Data entries:

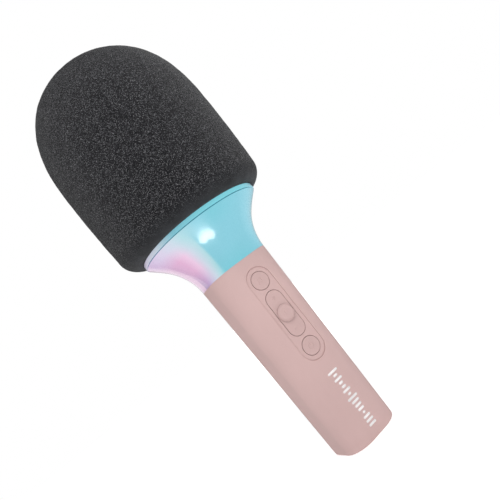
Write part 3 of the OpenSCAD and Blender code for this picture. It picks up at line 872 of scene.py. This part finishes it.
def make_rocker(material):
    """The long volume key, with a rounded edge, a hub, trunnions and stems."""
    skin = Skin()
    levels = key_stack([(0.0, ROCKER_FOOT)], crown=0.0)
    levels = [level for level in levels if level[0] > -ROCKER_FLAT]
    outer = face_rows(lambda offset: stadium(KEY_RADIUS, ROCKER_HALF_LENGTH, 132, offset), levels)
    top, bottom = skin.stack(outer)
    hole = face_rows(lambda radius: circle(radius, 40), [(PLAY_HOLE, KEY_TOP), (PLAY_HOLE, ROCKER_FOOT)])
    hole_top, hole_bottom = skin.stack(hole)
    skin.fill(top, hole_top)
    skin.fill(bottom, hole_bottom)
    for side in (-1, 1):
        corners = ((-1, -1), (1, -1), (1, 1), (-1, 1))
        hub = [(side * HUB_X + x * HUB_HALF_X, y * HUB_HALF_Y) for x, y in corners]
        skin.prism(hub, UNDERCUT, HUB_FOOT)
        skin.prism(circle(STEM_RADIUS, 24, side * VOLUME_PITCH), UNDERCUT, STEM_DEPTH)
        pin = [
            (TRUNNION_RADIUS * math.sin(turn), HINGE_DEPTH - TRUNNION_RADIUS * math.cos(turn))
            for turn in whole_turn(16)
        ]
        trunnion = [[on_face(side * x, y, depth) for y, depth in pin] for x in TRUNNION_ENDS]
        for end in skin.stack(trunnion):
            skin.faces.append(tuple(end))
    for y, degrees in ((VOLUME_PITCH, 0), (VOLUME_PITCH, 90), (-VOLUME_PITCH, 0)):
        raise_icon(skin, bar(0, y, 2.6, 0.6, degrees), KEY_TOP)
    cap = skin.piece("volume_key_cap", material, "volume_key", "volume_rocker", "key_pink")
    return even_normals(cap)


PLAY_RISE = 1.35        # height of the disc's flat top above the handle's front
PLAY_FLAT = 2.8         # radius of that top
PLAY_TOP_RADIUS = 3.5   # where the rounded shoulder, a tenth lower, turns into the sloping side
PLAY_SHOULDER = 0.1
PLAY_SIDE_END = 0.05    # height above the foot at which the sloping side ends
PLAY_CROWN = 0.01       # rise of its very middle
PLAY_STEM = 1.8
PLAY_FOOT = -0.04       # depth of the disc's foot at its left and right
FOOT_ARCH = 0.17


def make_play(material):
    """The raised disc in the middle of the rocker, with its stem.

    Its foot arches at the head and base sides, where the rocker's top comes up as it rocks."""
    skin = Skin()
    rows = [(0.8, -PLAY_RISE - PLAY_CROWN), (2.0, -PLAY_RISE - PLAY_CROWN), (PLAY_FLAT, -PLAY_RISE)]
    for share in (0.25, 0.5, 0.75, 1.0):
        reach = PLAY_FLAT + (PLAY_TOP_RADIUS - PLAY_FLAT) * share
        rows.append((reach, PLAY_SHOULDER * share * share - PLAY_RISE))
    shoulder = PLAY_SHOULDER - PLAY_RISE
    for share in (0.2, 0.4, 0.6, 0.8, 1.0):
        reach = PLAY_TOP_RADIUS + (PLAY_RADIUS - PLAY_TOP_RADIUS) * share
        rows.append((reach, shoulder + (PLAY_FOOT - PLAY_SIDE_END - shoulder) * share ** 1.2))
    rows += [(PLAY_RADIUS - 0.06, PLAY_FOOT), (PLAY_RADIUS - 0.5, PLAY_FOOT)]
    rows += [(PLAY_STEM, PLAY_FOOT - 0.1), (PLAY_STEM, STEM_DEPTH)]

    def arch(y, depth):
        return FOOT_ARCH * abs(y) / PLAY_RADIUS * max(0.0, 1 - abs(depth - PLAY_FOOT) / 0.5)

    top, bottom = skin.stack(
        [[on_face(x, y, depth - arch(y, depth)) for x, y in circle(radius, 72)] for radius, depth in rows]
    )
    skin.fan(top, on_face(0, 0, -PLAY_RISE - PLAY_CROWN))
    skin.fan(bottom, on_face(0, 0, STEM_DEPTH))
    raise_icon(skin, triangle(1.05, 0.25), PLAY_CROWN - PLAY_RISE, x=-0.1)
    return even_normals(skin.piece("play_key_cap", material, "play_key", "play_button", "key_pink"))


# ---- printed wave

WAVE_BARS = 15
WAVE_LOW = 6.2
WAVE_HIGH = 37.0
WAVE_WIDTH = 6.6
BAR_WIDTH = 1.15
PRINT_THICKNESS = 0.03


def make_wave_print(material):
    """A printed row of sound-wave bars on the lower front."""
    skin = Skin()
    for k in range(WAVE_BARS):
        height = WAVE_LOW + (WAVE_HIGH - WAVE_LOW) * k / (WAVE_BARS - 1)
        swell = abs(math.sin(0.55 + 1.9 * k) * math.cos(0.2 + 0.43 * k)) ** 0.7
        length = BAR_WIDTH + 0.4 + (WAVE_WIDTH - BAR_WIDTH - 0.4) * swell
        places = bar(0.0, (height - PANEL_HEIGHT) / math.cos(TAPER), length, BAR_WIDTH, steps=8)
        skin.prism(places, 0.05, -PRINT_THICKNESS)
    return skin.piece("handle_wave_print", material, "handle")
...
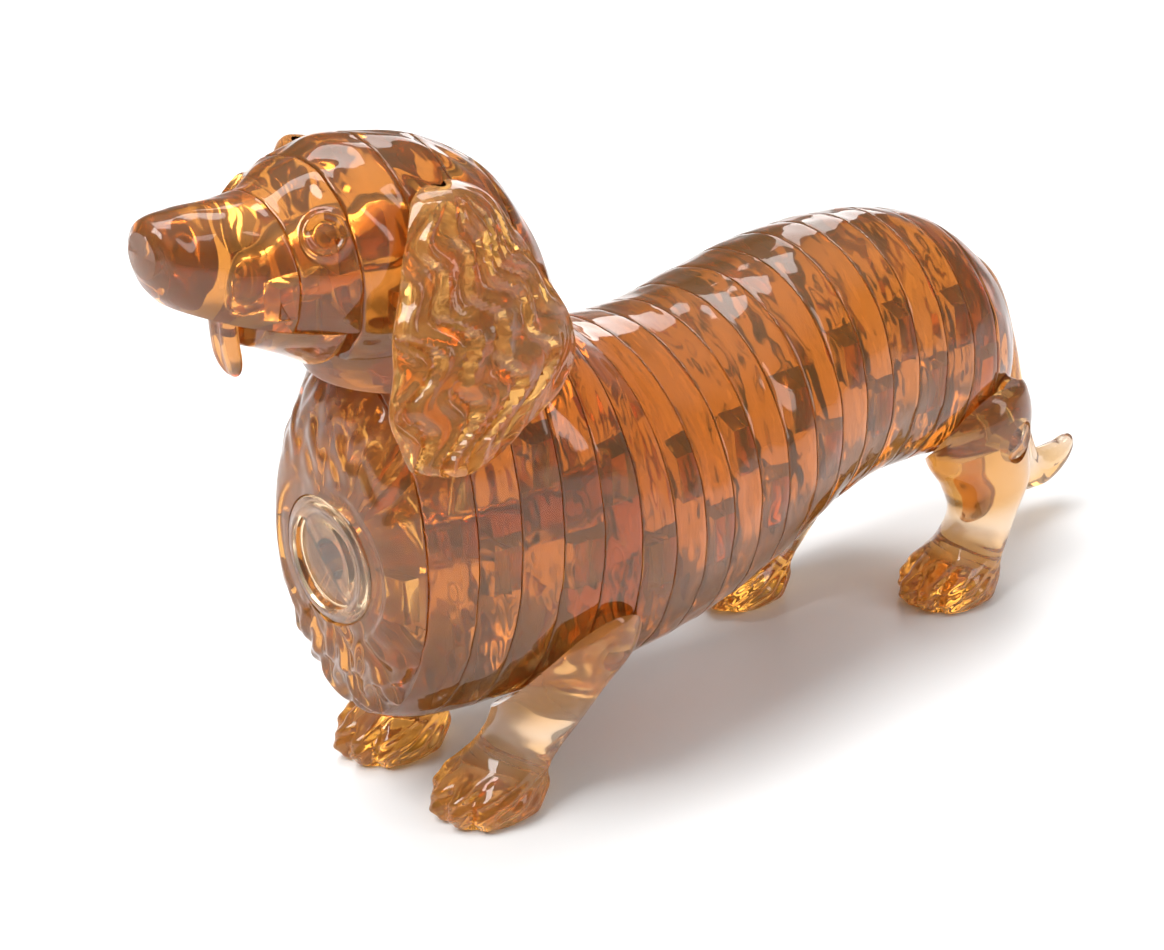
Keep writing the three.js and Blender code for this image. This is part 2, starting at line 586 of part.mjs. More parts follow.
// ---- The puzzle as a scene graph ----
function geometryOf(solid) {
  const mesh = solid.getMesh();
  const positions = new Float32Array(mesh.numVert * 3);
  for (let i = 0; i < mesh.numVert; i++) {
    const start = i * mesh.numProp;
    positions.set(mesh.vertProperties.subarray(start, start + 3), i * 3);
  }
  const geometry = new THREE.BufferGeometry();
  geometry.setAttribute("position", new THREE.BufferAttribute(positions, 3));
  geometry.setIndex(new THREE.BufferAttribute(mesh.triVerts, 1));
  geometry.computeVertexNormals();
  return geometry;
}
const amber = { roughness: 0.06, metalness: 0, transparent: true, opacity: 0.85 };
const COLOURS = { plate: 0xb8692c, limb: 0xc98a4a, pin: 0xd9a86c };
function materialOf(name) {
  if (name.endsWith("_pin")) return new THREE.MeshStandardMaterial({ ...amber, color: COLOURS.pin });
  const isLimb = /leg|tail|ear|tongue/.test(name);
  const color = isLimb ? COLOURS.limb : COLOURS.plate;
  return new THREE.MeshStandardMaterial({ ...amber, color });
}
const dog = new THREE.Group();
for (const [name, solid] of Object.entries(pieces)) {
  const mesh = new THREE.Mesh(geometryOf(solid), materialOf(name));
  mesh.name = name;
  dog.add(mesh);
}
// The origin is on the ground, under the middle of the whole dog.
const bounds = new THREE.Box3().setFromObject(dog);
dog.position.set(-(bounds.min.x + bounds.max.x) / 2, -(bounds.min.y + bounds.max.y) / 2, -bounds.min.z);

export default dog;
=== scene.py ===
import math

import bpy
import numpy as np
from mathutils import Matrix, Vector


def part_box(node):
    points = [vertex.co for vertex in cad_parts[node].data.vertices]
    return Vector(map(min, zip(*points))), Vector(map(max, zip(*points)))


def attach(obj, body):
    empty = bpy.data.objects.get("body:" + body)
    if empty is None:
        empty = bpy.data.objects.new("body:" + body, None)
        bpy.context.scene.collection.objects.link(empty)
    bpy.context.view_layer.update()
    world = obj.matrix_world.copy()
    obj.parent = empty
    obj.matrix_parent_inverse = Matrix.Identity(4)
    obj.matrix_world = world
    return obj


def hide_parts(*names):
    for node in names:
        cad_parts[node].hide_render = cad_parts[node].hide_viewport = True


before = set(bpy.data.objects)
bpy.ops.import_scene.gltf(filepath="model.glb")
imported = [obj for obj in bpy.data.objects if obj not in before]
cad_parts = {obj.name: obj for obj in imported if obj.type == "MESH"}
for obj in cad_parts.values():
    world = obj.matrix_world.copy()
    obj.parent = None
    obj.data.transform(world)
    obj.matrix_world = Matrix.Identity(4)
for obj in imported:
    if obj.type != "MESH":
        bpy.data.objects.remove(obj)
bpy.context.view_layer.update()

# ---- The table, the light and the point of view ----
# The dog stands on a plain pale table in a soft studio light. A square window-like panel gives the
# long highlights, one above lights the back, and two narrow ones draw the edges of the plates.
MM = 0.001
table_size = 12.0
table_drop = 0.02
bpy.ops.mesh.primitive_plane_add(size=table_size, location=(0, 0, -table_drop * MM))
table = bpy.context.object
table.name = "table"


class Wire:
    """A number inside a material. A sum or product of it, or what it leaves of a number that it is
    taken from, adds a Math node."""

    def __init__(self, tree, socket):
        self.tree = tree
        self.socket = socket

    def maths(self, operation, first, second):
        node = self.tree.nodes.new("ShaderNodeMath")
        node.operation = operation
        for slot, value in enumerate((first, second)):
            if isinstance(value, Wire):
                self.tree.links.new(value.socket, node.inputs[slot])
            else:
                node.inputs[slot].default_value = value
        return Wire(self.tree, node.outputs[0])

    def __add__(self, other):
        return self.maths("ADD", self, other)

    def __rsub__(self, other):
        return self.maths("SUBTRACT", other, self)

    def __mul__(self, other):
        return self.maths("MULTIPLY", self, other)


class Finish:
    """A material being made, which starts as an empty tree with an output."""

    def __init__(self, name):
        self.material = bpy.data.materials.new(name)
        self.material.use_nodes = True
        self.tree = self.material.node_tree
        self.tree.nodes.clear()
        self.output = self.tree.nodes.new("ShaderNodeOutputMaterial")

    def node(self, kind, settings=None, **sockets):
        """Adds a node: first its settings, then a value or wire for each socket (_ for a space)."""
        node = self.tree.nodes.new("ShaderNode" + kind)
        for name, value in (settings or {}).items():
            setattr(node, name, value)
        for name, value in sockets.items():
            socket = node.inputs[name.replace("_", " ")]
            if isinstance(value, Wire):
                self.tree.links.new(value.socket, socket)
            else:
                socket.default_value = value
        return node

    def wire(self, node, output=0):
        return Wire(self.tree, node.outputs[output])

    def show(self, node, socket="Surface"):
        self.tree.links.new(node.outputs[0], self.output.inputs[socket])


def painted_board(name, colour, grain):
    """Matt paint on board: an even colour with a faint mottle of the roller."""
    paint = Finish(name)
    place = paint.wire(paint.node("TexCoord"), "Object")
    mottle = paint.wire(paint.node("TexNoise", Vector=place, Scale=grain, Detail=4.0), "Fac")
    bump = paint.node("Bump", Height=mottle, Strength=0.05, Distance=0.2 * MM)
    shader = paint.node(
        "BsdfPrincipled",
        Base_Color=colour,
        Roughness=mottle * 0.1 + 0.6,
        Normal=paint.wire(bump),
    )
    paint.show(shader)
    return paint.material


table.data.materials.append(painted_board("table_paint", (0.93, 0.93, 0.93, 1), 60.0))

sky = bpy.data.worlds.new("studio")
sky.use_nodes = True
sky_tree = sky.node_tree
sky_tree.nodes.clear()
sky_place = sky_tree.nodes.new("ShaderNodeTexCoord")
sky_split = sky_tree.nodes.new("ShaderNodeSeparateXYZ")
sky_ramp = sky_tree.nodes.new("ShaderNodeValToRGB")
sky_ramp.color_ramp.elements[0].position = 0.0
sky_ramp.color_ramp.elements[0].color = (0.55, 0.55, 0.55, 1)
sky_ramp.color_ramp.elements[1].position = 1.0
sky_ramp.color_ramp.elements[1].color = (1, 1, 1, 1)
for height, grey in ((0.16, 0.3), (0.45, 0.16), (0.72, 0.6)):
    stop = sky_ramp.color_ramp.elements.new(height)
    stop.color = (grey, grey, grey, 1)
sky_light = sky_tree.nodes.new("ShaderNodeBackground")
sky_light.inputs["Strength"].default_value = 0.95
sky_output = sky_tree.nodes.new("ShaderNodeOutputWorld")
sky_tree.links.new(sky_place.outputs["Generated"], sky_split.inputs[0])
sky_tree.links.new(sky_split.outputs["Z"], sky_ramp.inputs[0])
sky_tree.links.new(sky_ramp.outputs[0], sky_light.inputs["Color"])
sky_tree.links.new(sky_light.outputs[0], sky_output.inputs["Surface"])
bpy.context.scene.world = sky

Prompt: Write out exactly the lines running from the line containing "mesh.name = name;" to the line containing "for node in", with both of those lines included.

Correct answer:
  mesh.name = name;
  dog.add(mesh);
}
// The origin is on the ground, under the middle of the whole dog.
const bounds = new THREE.Box3().setFromObject(dog);
dog.position.set(-(bounds.min.x + bounds.max.x) / 2, -(bounds.min.y + bounds.max.y) / 2, -bounds.min.z);

export default dog;
=== scene.py ===
import math

import bpy
import numpy as np
from mathutils import Matrix, Vector


def part_box(node):
    points = [vertex.co for vertex in cad_parts[node].data.vertices]
    return Vector(map(min, zip(*points))), Vector(map(max, zip(*points)))


def attach(obj, body):
    empty = bpy.data.objects.get("body:" + body)
    if empty is None:
        empty = bpy.data.objects.new("body:" + body, None)
        bpy.context.scene.collection.objects.link(empty)
    bpy.context.view_layer.update()
    world = obj.matrix_world.copy()
    obj.parent = empty
    obj.matrix_parent_inverse = Matrix.Identity(4)
    obj.matrix_world = world
    return obj


def hide_parts(*names):
    for node in names:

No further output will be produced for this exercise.